The story of the Epistles is, among other things, a testament to the sheer energy of jazz in the late 1950s, the way it sparked new thinking in the United States and South Africa alike. Though the young South Africans had not yet traveled, they were hip to every new development. Older musicians like Moeketsi stood in for the music schools where Black students weren’t welcome, and listening parties, known as “jams,” brought jazz heads together on weekends in the townships. “There was a fanatical following,” says South African jazz scholar Gwen Ansell. “There were lines around the block whenever a new consignment of American jazz arrived.”
But the political crackdown of the early Sixties scattered the scene and pushed its remnants underground. Modern jazz was regarded as suspicious because it was cosmopolitan and had formed an audience that crossed race and class lines. The regime was more comfortable allowing music that fit its notion of separate communities with their own “tribal” cultures.
Since the advent of democracy, in 1994, jazz has reimplanted in South Africa, with a major festival in Cape Town and a busy scene in Johannesburg in tune with current trends, such as experiments with hip-hop and electronica. Ibrahim and Masekela, though constantly traveling, have both made South Africa their home base. Sadly, Moeketsi would never know freedom; after an unsuccessful stint in Britain, he returned to South Africa, where he died in 1983, wracked by poverty and psychological distress. Bassist Gertze died the same year, also in South Africa.

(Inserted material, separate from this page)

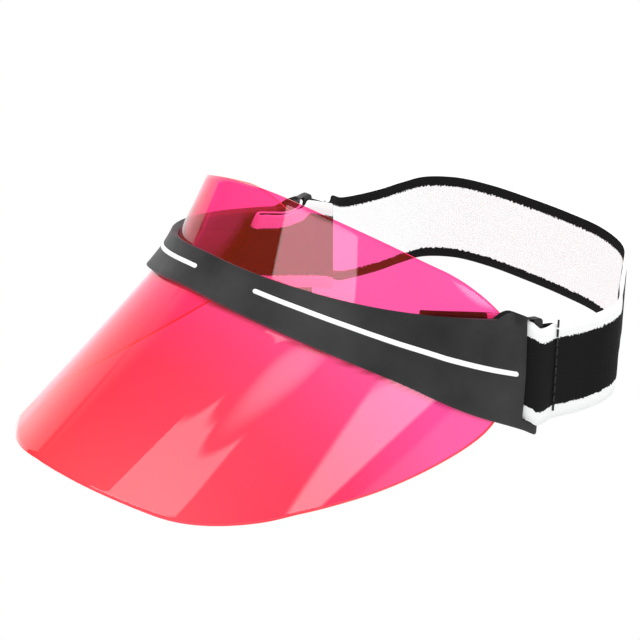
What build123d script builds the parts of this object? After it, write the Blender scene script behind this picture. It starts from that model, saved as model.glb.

But Moeketsi in particular lives on among South African jazz listeners and, most of all, his bandmates. Ibrahim places him in the same pantheon with Monk, Ellington, and his Japanese musical and spiritual teachers. Playing the music of the Jazz Epistles now, he says, is as much a point of connection as it is a pure experience in its own right.
“I find hope and guidance from the people who survived and played music against all odds,” Ibrahim says. “When you realize there’s no past and no future, there’s only this moment. The moment of truth that cannot be recaptured. And that is what we respect and revere when we are playing this music.”